When we arrived, I was in no mood to screw around. There a gaggle of fellows waiting at the terminal, crowding the bus door, offering taxi and economical hotels in pidgin English and Spanish. Annoyed, I pushed through them, and collected my stowed bag. They followed me, and I had to make it very clear, in a curt and emphatic manner - that I did not need their services.
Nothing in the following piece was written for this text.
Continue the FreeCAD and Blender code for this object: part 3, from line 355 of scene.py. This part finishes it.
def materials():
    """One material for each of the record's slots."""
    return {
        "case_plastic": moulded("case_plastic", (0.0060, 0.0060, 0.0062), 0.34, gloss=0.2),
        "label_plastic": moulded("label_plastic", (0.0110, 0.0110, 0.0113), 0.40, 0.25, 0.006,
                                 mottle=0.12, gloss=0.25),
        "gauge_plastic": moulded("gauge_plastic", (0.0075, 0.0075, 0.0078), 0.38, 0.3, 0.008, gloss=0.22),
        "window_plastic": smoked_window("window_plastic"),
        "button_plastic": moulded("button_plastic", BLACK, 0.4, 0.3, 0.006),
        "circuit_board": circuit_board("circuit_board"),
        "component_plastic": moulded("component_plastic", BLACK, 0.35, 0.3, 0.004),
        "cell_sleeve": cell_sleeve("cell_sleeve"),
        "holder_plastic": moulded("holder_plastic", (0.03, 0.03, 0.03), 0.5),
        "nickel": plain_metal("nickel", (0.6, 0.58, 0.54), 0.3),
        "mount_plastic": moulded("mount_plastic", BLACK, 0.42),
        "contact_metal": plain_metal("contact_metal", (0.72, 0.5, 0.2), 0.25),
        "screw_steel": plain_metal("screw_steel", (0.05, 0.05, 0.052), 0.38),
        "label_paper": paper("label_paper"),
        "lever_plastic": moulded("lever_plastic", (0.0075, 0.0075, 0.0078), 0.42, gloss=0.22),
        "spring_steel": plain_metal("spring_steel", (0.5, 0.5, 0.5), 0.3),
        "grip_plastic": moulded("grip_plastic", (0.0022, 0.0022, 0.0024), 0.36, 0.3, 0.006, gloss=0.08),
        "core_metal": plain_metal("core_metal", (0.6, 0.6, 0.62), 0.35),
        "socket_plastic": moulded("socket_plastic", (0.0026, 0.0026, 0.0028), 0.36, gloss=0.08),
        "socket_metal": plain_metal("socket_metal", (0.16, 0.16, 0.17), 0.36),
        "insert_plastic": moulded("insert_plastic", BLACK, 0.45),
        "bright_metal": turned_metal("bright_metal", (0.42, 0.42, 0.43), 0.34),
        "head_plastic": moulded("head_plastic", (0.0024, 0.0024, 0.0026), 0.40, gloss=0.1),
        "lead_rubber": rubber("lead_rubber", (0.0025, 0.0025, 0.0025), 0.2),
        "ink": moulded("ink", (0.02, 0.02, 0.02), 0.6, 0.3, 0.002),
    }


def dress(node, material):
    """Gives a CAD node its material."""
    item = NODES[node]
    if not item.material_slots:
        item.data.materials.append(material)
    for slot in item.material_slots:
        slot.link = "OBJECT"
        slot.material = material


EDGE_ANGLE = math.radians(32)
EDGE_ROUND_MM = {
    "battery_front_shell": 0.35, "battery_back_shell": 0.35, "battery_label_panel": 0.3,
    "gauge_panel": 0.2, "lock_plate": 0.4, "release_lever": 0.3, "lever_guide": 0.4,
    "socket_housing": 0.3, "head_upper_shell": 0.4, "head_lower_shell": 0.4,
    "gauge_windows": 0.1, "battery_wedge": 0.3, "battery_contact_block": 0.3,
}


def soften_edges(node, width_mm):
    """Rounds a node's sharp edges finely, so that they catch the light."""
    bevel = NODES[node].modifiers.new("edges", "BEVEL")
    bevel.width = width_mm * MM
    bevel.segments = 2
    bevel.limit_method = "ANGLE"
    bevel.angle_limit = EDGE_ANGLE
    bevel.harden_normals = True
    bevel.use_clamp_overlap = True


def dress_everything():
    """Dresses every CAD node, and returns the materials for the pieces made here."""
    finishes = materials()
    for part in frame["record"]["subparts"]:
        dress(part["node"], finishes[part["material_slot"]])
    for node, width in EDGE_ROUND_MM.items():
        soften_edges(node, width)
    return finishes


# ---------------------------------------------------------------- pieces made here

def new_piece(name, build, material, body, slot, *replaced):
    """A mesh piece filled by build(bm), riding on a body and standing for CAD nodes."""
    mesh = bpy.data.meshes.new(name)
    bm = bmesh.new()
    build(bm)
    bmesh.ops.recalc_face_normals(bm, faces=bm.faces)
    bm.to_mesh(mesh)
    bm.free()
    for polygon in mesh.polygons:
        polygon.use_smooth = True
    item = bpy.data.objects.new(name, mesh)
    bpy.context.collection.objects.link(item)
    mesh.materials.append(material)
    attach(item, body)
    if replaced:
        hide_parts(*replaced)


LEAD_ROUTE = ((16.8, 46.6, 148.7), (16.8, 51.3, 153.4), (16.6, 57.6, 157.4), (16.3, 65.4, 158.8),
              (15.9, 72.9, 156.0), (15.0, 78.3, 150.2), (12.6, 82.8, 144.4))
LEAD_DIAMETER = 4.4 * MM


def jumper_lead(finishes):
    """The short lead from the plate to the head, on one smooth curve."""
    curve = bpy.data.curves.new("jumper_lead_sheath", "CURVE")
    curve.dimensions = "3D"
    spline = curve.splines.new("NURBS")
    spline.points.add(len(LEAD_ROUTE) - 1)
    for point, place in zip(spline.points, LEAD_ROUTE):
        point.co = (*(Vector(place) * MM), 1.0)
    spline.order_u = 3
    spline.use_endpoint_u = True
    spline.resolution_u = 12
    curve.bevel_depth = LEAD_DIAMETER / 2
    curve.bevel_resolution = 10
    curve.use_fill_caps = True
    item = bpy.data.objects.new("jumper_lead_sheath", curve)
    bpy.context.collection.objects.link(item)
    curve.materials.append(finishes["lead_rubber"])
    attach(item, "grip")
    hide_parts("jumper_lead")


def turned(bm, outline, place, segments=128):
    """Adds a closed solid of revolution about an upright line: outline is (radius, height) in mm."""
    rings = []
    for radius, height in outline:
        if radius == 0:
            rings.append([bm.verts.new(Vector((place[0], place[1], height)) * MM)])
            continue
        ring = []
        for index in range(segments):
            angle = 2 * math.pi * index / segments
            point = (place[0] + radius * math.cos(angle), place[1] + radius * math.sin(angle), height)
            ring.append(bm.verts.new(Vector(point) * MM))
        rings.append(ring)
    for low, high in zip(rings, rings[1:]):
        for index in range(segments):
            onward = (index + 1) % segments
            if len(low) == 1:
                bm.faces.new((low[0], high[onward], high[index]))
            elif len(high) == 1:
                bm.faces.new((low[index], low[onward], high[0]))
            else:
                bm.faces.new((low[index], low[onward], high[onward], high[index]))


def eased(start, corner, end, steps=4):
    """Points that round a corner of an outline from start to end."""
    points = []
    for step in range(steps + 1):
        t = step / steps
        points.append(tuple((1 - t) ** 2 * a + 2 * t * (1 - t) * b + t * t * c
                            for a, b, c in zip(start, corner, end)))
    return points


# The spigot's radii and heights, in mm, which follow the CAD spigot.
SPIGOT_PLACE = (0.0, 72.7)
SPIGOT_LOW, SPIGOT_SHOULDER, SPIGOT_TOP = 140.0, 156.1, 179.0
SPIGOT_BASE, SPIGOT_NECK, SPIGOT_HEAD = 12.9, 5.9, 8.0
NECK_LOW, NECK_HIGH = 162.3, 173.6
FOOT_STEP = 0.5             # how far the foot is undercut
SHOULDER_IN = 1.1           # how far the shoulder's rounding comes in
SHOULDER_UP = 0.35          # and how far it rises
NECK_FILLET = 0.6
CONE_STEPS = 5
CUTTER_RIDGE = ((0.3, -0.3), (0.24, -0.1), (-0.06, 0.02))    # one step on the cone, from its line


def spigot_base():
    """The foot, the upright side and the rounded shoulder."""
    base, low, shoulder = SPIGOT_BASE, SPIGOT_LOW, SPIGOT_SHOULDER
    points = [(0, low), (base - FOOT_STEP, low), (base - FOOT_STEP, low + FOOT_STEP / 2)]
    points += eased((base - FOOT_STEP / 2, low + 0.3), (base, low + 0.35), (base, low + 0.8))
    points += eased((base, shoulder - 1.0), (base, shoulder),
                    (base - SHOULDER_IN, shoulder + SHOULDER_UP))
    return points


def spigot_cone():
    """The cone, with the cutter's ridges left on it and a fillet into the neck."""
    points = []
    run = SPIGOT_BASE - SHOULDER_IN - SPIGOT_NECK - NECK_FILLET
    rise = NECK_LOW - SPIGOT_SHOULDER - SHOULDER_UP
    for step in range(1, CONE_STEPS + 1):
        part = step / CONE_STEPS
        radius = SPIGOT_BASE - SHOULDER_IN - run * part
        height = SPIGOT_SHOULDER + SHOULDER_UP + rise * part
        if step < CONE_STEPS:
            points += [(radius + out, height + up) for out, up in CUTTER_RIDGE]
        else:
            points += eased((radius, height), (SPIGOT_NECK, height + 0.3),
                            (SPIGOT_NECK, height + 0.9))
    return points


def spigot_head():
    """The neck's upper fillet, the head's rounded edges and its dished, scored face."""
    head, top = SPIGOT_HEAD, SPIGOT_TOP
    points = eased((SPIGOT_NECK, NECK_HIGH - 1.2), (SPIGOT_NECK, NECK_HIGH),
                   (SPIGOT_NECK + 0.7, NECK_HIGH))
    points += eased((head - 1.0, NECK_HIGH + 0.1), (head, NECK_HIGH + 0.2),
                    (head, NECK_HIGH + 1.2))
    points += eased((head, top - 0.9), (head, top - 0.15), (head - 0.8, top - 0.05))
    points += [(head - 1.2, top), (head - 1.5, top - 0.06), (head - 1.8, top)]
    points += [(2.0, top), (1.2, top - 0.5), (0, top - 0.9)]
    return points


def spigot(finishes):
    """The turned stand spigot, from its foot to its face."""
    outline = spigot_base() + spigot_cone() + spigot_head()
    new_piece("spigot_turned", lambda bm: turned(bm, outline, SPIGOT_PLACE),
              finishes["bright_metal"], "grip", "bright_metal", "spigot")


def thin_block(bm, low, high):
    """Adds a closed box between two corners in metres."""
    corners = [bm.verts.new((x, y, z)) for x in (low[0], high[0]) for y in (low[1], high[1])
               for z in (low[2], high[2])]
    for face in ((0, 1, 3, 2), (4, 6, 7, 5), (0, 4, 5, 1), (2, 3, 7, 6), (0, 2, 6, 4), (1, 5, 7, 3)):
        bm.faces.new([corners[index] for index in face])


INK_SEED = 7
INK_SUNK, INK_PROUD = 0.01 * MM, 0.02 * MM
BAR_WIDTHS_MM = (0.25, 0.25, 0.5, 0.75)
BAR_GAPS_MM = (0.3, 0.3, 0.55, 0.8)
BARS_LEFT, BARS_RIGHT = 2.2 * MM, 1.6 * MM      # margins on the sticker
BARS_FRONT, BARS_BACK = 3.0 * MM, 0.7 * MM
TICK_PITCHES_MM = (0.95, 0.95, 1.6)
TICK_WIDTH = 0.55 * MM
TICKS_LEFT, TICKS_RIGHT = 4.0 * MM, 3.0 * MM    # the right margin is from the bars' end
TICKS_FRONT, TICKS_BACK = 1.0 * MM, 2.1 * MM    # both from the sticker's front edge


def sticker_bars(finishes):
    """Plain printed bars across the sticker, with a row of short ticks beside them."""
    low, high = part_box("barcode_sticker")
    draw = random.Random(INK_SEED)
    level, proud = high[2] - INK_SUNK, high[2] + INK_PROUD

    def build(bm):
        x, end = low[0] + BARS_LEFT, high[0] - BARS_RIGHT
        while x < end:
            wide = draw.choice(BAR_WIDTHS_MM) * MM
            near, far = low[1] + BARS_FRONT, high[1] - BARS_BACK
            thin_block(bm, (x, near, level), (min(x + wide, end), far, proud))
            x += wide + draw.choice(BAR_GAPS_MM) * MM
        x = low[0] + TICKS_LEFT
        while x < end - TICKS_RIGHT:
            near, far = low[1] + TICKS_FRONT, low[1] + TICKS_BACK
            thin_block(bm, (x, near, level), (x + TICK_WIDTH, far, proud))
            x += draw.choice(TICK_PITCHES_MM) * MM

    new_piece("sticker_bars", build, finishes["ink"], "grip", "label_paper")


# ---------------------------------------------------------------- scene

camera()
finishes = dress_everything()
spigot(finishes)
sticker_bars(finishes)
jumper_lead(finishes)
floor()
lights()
I pushed through them again, and headed across the street to set my things down on the sidewalk and get orientated. I pulled my guide and trusty compass out and tried to figure out which way to head. The crowd of taxi drivers stand there scrutinizing me. Annoyed, tired, and beginning to feel uneasy, I decided I needed to move, but couldn't figure out which direction. Frustrated, I picked my stuff up, stuffed my guide in my shoulder bag, and began walking in the direction that felt most proper. I hit the intersection, and noticed that there were gaggles of young men loitering the other side of the street, and hip-hop was blaring from somewhere. Becoming ever less comfortable, I heard a guy call out to me "hotel, mister?"

I was like yeah. Time to get inside. He beckoned, and pointed at a doorway opposite, a sign "hotel" above it. Bingo. Probably not one of the ones recommended by Lonely Planet, but I was becoming less choosey by the nano- second.
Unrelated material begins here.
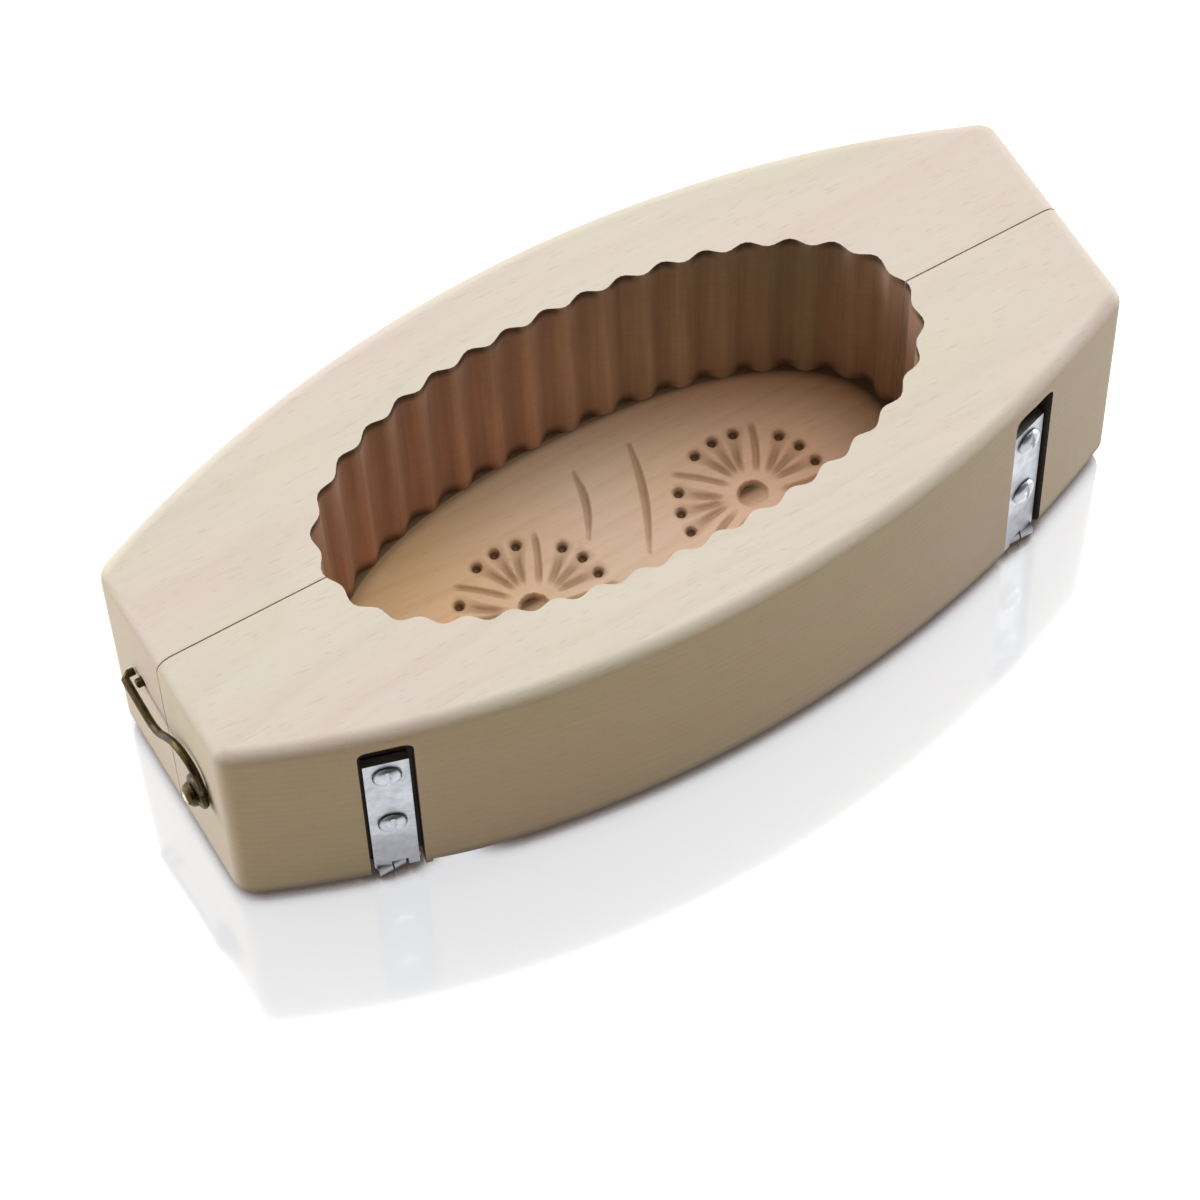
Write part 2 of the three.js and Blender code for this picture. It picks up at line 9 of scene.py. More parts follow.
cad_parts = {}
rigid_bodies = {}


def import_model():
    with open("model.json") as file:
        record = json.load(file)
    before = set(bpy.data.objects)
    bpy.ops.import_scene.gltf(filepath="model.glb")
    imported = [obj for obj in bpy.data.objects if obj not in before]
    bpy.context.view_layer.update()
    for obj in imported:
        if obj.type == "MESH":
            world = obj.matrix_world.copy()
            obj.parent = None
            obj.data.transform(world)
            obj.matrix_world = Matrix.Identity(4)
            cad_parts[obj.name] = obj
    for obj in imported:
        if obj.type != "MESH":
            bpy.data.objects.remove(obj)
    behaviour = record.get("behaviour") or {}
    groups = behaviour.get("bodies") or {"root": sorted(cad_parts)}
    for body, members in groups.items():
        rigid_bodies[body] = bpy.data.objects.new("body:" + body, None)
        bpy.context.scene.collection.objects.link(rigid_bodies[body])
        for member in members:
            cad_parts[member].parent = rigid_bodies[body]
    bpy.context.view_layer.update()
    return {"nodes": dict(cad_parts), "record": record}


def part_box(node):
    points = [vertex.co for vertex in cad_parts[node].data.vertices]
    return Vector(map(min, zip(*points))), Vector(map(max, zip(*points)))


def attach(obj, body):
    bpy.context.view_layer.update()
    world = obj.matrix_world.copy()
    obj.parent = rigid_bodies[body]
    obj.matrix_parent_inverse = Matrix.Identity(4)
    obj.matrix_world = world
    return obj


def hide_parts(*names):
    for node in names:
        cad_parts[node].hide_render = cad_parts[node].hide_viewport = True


for leftover in list(bpy.data.objects):
    bpy.data.objects.remove(leftover)

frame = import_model()
nodes = frame["nodes"]
body_of_node = {
    node: body
    for body, members in frame["record"]["behaviour"]["bodies"].items()
    for node in members
}
slot_of_node = {row["node"]: row["material_slot"] for row in frame["record"]["subparts"]}

MM = 0.001


# Sizes of the mold that the looks follow, in metres

BOARD_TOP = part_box("base_board")[1].z
BLOCK_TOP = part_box("front_half")[1].z
FOOT_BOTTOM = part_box("front_half")[0].z + 1.5 * MM
HOLLOW_HALF = (70 * MM, 35 * MM)  # an ellipse outside all flutes
RIDGES_HALF = (63 * MM, 29.2 * MM)  # the superellipse of the flutes' ridges at the mouth
RIDGES_POWER = 2.2
HOLLOW_SHIFT = 0.7 * MM
SIDE_RADIUS = 240.8 * MM
SLOT_HALF_WIDTH = 5.45 * MM
SLOT_TOP = BLOCK_TOP - 5 * MM
POCKET_RADIUS = 2.6 * MM

# Where the wood's tones, its darkening and its painted shades begin and where they are full.
# Bands are heights and places in metres.
# Reaches are what hollow_reach gives: 1 on the flutes' ridges at the mouth, more outside them.

FOOT_BAND = (FOOT_BOTTOM + 3.4 * MM, FOOT_BOTTOM)
FRONT_SHADE_BAND = (-10 * MM, 0.0)
CARVING_BAND = (BOARD_TOP - 0.12 * MM, BOARD_TOP - 1.6 * MM)
FLOOR_BAND = (BOARD_TOP - 3.2 * MM, BOARD_TOP - 2.6 * MM)
FLOOR_REACH = (1.12, 1.08)
JOINT_BAND = (-HOLLOW_HALF[0], 0.7 * HOLLOW_HALF[0])
JOINT_WALL_REACH = (0.82, 0.95)
JOINT_FLUTE_REACH = (0.95, 1.0)
GROOVE_REACH = (1.0, 1.09)
WALL_TAPER = 0.055  # what the wall loses of its reach from the mouth down to the floor
MOUTH_BAND = (BLOCK_TOP - 3 * MM, BLOCK_TOP - 1.2 * MM)
MOUTH_REACH = (0.99, 1.05)
FLUTE_FOOT_BAND = (BOARD_TOP + 3.5 * MM, BOARD_TOP + 1.05 * MM)
FLUTE_FOOT_REACH = (0.95, 1.01)
LOW_SHADE_BAND = (19 * MM, 13 * MM)
CROWN_BAND = (1.5 * MM, 0.8 * MM)


# Materials

# How fine each texture is along X, Y and Z, per metre, and its shift, which keeps it off the others

RING_WARP = ((9, 26, 26), (0, 0, 0))
FIBRES = ((45, 1100, 1100), (0, 0, 0))
FLECKS = ((260, 2300, 2300), (0.3, 0.1, 0.7))
STREAKS = ((7, 30, 30), (0.2, 0.5, 0.1))
PATCHES = ((24, 60, 60), (0.6, 0.2, 0.8))
TOOL_STROKES = ((480, 480, 16), (0.9, 0.4, 0.2))
SCRATCHES = ((2600, 2600, 160), (0.5, 0.2, 0.1))
PITS = ((1900, 1900, 1900), (0, 0, 0))
FLOOR_CLOUD = ((3, 3, 3), (0, 0, 0))

# What each texture makes of its values, as stops of a ramp

LATE_WOOD_RAMP = [(0.0, 0.0), (0.5, 0.12), (0.86, 1.0), (1.0, 0.0)]
FIBRE_RAMP = [(0.3, 0.0), (0.75, 1.0)]
FLECK_RAMP = [(0.0, 0.0), (0.63, 0.0), (0.74, 1.0), (1.0, 1.0)]
STREAK_RAMP = [(0.3, 0.0), (0.7, 1.0)]
PATCH_TINTS = [(0.38, (1.0, 0.955, 0.965)), (0.62, (0.97, 0.985, 0.92))]
FOOT_RAMP = [(0.0, 0.0), (0.45, 0.35), (0.9, 1.0), (1.0, 1.0)]
CARVING_RAMP = [(0.0, 0.0), (0.25, 0.34), (0.6, 0.62), (1.0, 0.7)]
DEEP_RAMP = [(0.0, 0.0), (0.56, 0.0), (0.85, 0.85), (1.0, 0.9)]
CLOUD_RAMP = [(0.32, 0.0), (0.68, 1.0)]

# How strongly each feature shows in the colour, the relief and the roughness

RING_WANDER = 9 * MM
WAVE_PER_RING = 2 * math.pi / 20  # the scale at which a wave texture has one ring per metre
STREAK_DEPTH = 0.36
FLECK_DEPTH = 0.16
GRAIN_RELIEF = 0.09 * MM
GRAIN_STRENGTH = 1.9
FIBRE_RISE, LATE_WOOD_RISE, FLECK_RISE = 0.7, -0.2, -0.5
STROKE_RELIEF = 0.3 * MM
STROKE_STRENGTH = 0.6
WOOD_ROUGHNESS, FIBRE_ROUGHNESS = 0.5, 0.16
WOOD_SPECULAR = 0.32
FOOT_UNEVENNESS = 0.4
JOINT_SHARES = (0.25, 0.85)  # of the painted shade along the wall's joint, from the left end on
JOINT_FLUTE_SHARE = 0.8
HOLLOW_SHARE, MOUTH_SHARE, FLUTE_FOOT_SHARE = 0.4, 0.85, 0.8
METAL_RELIEF = 0.05 * MM
METAL_STRENGTH = 0.5
SCRATCH_RISE, PIT_RISE = 0.5, 0.6
SCRATCH_ROUGHNESS, CLOUD_ROUGHNESS = 0.12, 0.3
CLOUD_LOOK = {"detail": 4.0, "roughness": 0.62}
LOW_SHADE_DARKNESS = 0.4
FLECK_DARKNESS = 0.5

# Painted shade along the block's foot
FOOT_SHADE = (0.13, 0.085, 0.065)
# The carving is drawn darker the deeper it is cut
CARVING_DARK = (0.2, 0.1, 0.032)
DEEP_CARVING_DARK = (0.08, 0.036, 0.013)
# Painted shade where the wall stands on the floor
JOINT_SHADE = (0.075, 0.045, 0.022)
# Painted shade under the rim, in the mouths of the flutes
MOUTH_SHADE = (0.05, 0.036, 0.024)
# Painted shade at the feet of the flutes
FLUTE_FOOT_SHADE = (0.1, 0.05, 0.022)
# A painted highlight on the hook screws' crowns
CROWN_HIGHLIGHT_COLOUR = (0.95, 0.86, 0.64)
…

I walked over, and in. There was a girl at the desk. "Tiene una habitacon?" Si. "Quantas por una noche?" 40 quetzales. That's 5 bucks. "Puedo verlo?" Claro que si. She motions a chubby kid, maybe 15, to take me to the room. He shuffles off down the hall, and opens a door. I follow, and peer in. It's gloomy and a bit dank, but the bed seems clean. Close enough for me. I'm not wandering the streets here any longer looking to get myself mugged. I tell him I'll take it.

I pay, am handed a roll of toilet paper and a small bar of soap for use in the common bathroom. I check it out as I return to my bed. It's nasty. No showering here. Hopefully, no need to use it much at all.. Eight hours sleep, and I'll be on my way by taxi to the airport. My flight is at 1 pm, so I'll have plenty of time for a long brunch..

I get to my room, set my stuff down and get organized. It's danker than I'd noticed before. In fact, it stinks. Sort of like unrefrigerated raw meat before it spoils. Not cool. But I'm prepared. I have a spray bottle of Febreeze with me. A few passes with that, and now it smells like the Marriot.

Pleased with myself, I grab some trash I'd collected in my bag on the bus, and walked across the hall to the bathroom to take a leak..

As I came back, I went over to the common trash barrel - an actual barrel in a closet on the hall with a half door on it - to throw my trash away..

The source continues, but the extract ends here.